REQUIRED TASK: Output exactly the span of lines that begins at the line containing "build_knuckles()" and ends at the line containing "zip(*points))), Vector(map(max, zip(*points)))", both lines included.

LISTED ENTRIES:
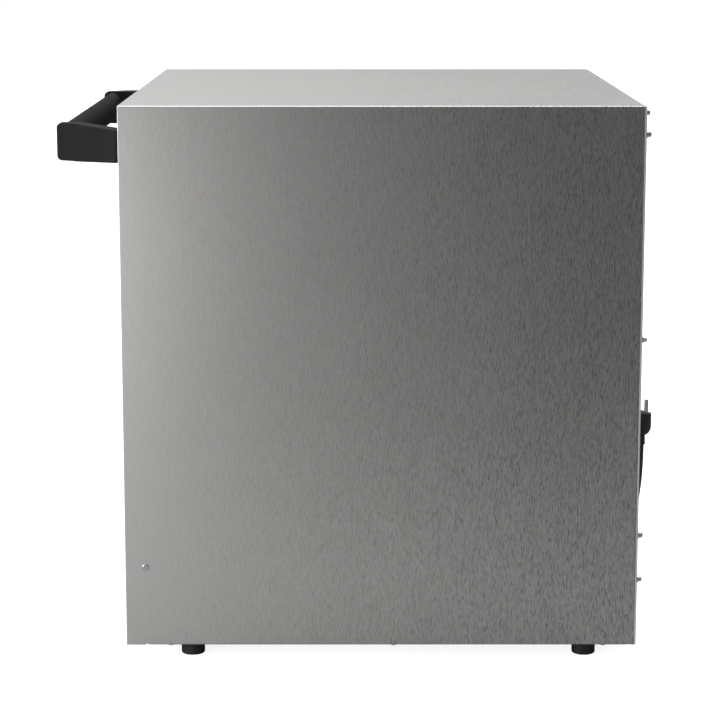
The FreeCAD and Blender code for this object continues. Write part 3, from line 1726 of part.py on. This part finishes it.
os.makedirs("parts", exist_ok=True)
for name, shape in shapes.items():
    shape.exportStep(os.path.join("parts", f"{name}.step"))
print(f"{len(shapes)} pieces written")
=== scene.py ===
"""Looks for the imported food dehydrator: materials, mains lead, fine detail, light and camera."""

import math

import bmesh
import bpy
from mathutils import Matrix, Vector


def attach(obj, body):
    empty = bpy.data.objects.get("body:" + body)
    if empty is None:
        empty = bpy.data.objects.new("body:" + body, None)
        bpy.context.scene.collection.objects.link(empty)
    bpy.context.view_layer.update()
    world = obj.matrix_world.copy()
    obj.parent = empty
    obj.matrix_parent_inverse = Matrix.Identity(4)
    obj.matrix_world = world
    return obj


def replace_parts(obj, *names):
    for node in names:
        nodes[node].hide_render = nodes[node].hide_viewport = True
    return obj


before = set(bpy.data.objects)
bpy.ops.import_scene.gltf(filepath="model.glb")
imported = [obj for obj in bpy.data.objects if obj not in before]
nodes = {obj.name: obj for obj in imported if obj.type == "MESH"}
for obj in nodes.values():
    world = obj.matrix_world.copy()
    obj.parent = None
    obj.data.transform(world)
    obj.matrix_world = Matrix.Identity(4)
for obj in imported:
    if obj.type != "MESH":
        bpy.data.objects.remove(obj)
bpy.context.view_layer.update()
scene = bpy.context.scene

# ---- camera

CAMERA_AT = (3.0163, 0.0005, 0.855)
CAMERA_TURN = (79.51, 0.0, 90.0)
CAMERA_LENS = 117.3

camera_data = bpy.data.cameras.new("camera")
camera_data.lens = CAMERA_LENS
camera_data.sensor_width = 36.0
camera = bpy.data.objects.new("camera", camera_data)
camera.location = CAMERA_AT
camera.rotation_euler = [math.radians(a) for a in CAMERA_TURN]
scene.collection.objects.link(camera)
scene.camera = camera


# ---- node materials

RANGE_SOCKETS = ("From Min", "From Max", "To Min", "To Max")


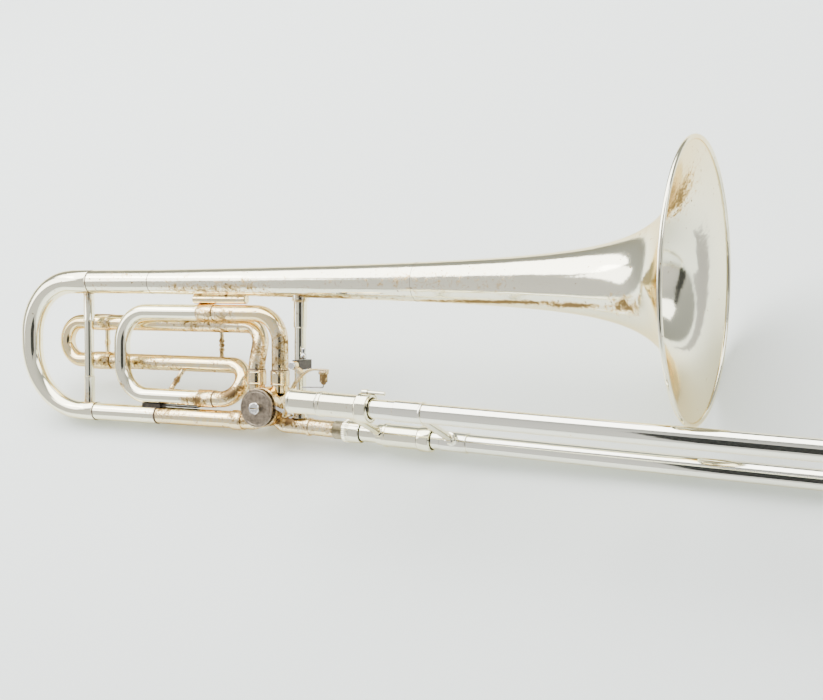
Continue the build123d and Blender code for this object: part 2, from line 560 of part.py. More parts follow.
# --- hand slide ----------------------------------------------------------------------------------
def build_hand_slide():
    inner_tubes = []
    sleeves = []
    ferrules = []
    for side, across, z, start in [("upper", MOUTH_Y, MOUTH_Z, 123.5), ("lower", 0.0, 0.0, 109.0)]:
        tube = slide_pipe(start, INNER_END_S, INNER_R, BORE_R, across, z)
        tube += slide_pipe(INNER_END_S - 100, INNER_END_S, STOCKING_R, BORE_R, across, z)
        inner_tubes.append(tube)
        outer = slide_pipe(OUTER_START_S, BOW_START_S - 6, OUTER_R, OUTER_IN_R, across, z)
        node(f"{side}_outer_tube", outer)
        sleeve = slide_pipe(SADDLE_S[0], SADDLE_S[1], 8.3, OUTER_R, across, z)
        sleeve += slide_pipe(SADDLE_S[1] - 1.6, SADDLE_S[1], 8.8, 8.2, across, z)
        sleeves.append(sleeve)
        ferrules.append(slide_pipe(BOW_START_S - 22, BOW_START_S, 8.6, OUTER_R, across, z))
    node("inner_slide_tubes", *inner_tubes)
    node("outer_brace_sleeves", *sleeves)
    node("bow_ferrules", *ferrules)
    node("leadpipe", slide_pipe(126.0, 330.0, 6.9, 6.3, MOUTH_Y, MOUTH_Z))

    width = math.hypot(MOUTH_Y, MOUTH_Z)
    unit = Vector(0, MOUTH_Y, MOUTH_Z).normalized()
    s_mid = sum(SADDLE_S) / 2
    a = unit * 6.0
    b = unit * (width - 6.0)
    brace = rod(slide_point(s_mid, a.Y, a.Z), slide_point(s_mid, b.Y, b.Z), 3.2)
    for reach in (11.0, width - 14.0):
        c = unit * reach
        d = unit * (reach + 3.0)
        brace += rod(slide_point(s_mid, c.Y, c.Z), slide_point(s_mid, d.Y, d.Z), 4.6)
    brace -= slide_rod(180, 225, 8.8)
    brace -= slide_rod(180, 225, 8.8, MOUTH_Y, MOUTH_Z)
    node("outer_brace", brace)

    start = Vector(*slide_point(BOW_START_S))
    end = Vector(*slide_point(BOW_START_S, MOUTH_Y, MOUTH_Z))
    run = (Vector(*slide_point(1.0)) - Vector(*slide_point(0.0))).normalized()
    out = start - run * 6.0
    tip = (start + end) / 2 + run * (width / 2)
    path = Line(out, start)
    path += ThreePointArc(start, tip, end)
    path += Line(end, end - run * 6.0)
    node("slide_bow", bent_pipe(Wire(path.edges()), OUTER_R, 6.95))
    guard_in = tip + run * (OUTER_R - 1.0)
    guard = rod(tuple(guard_in), tuple(tip + run * (OUTER_R + 4.0)), 6.5)
    bow_fill = bent_rod(Wire(path.edges()), OUTER_R)
    node("slide_bumper", guard - bow_fill)


def build_water_key():
    """The water key stands on the side of the lower bow tube, towards the bell."""
    across_unit = Vector(0, MOUTH_Y, MOUTH_Z).normalized()
    outward = Vector(0, across_unit.Z, -across_unit.Y)
    s_hole = BOW_START_S - 24.0

    def at(s, rise, side=0.0):
        v = outward * rise + across_unit * side
        return slide_point(s, v.Y, v.Z)

    s_pivot = s_hole - 14.0
    nipple = rod(at(s_hole - 7, 4.0), at(s_hole - 7, 10.2), 2.6)
    nipple -= rod(at(s_hole - 7, 3.0), at(s_hole - 7, 11.0), 1.4)
    nipple -= slide_rod(s_hole - 20, s_hole + 10, OUTER_R)
    node("water_key_cork", rod(at(s_hole - 7, 10.25), at(s_hole - 7, 12.4), 2.9))
    lever = rod(at(s_hole - 7, 12.4), at(s_hole - 7, 13.6), 3.4)
    lever += rod(at(s_hole - 7, 13.6), at(s_pivot - 8, 13.6), 1.1)
    lever += rod(at(s_pivot - 8, 13.6), at(s_pivot - 24, 16.0), 1.1)
    lever += rod(at(s_pivot - 23, 15.6), at(s_pivot - 25, 16.2), 3.6)
    lever += rod(at(s_pivot - 6, 13.2, -2.3), at(s_pivot - 6, 13.2, 2.3), 1.9)
    lever -= rod(at(s_pivot - 6, 13.2, -4), at(s_pivot - 6, 13.2, 4), 0.85)
    node("water_key_lever", lever)
    saddle = Part()
    for side in (-1, 1):
        saddle += rod(at(s_pivot - 6, 6.0, side * 3.6), at(s_pivot - 6, 15.0, side * 3.6), 1.0)
    saddle -= slide_rod(s_hole - 40, s_hole + 10, OUTER_R)
    saddle -= rod(at(s_pivot - 6, 13.2, -5), at(s_pivot - 6, 13.2, 5), 0.8)
    node("water_key_mount", nipple, saddle)
    node("water_key_screw", rod(at(s_pivot - 6, 13.2, -4.8), at(s_pivot - 6, 13.2, 4.8), 0.8))
    coil = rod(at(s_pivot - 6, 13.2, 4.9), at(s_pivot - 6, 13.2, 6.9), 1.9)
    coil -= rod(at(s_pivot - 6, 13.2, 4.0), at(s_pivot - 6, 13.2, 8.0), 1.1)
    coil += rod(at(s_pivot - 7.5, 13.4, 5.9), at(s_pivot - 13, 8.9, 2.0), 0.4)
    node("water_key_spring", coil)


def rest_location():
    """Lay the instrument on the table: roll, pitch, then stand its box on the origin."""
    turn = Location((0, 0, 0), (0, REST_PITCH, 0)) * Location((0, 0, 0), (REST_ROLL, 0, 0))
    boxes = [(turn * shape).bounding_box() for shape in NODES.values()]
    low = Vector(*[min(getattr(box.min, axis) for box in boxes) for axis in "XYZ"])
    high = Vector(*[max(getattr(box.max, axis) for box in boxes) for axis in "XYZ"])
    return Location((-(low.X + high.X) / 2, -(low.Y + high.Y) / 2, -low.Z)) * turn


def main():
    build_bell()
    build_main_tuning_slide()
    build_neckpipe()
    build_valve()
    build_knuckles()
    build_f_wrap()
    build_f_tuning_slide()
    build_stays()
    build_lever()
    build_link()
    build_receivers()
    build_barrels()
    build_hand_slide()
    build_water_key()
    rest = rest_location()
    for name, shape in NODES.items():
        export_step(rest * shape, f"parts/{name}.step")


if __name__ == "__main__":
    main()
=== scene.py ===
"""The looks of a silver-plated tenor trombone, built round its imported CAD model.

Shiny tubes, bows, the bell and the turned pieces are rebuilt smooth, at the CAD model's own sizes. They
are placed in the instrument's drawing frame (millimetres: X along the bell towards its mouth, Y from the
neckpipe up to the bell, Z towards the mouthpiece side), and place() takes that frame to the row frame.
"""
import math

import bpy
from mathutils import Euler, Matrix, Vector, noise


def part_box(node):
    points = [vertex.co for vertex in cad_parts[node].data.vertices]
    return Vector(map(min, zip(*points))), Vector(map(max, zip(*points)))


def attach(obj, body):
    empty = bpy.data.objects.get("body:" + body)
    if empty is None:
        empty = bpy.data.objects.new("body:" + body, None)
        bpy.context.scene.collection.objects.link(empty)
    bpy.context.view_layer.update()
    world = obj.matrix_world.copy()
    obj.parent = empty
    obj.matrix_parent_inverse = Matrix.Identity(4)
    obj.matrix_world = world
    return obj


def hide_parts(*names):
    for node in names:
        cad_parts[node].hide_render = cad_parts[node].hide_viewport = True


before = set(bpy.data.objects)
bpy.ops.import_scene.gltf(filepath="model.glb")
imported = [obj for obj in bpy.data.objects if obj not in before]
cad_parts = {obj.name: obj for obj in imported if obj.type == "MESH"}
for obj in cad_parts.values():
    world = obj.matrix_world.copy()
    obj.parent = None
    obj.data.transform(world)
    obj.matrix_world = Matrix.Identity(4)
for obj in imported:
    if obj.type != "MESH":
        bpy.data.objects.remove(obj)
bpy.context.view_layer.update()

# --- the drawing frame ---------------------------------------------------------------------------
MM = 0.001
ROLL = math.radians(43.7)
PITCH = math.radians(-0.76)
TURN = Matrix.Rotation(PITCH, 3, "Y") @ Matrix.Rotation(ROLL, 3, "X")

BELL_Y = 123.9
BOW_LEFT = -657.0
VALVE = (-376.5, 14.0, 0.0)
SLIDE_PIVOT_X = -397.0
SLIDE_TILT = math.radians(-1.935)
MOUTH = (32.0, 84.6)
AXIS_ACROSS = Vector((0.0, MOUTH[0], MOUTH[1])).normalized()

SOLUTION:
    build_knuckles()
    build_f_wrap()
    build_f_tuning_slide()
    build_stays()
    build_lever()
    build_link()
    build_receivers()
    build_barrels()
    build_hand_slide()
    build_water_key()
    rest = rest_location()
    for name, shape in NODES.items():
        export_step(rest * shape, f"parts/{name}.step")


if __name__ == "__main__":
    main()
=== scene.py ===
"""The looks of a silver-plated tenor trombone, built round its imported CAD model.

Shiny tubes, bows, the bell and the turned pieces are rebuilt smooth, at the CAD model's own sizes. They
are placed in the instrument's drawing frame (millimetres: X along the bell towards its mouth, Y from the
neckpipe up to the bell, Z towards the mouthpiece side), and place() takes that frame to the row frame.
"""
import math

import bpy
from mathutils import Euler, Matrix, Vector, noise


def part_box(node):
    points = [vertex.co for vertex in cad_parts[node].data.vertices]
    return Vector(map(min, zip(*points))), Vector(map(max, zip(*points)))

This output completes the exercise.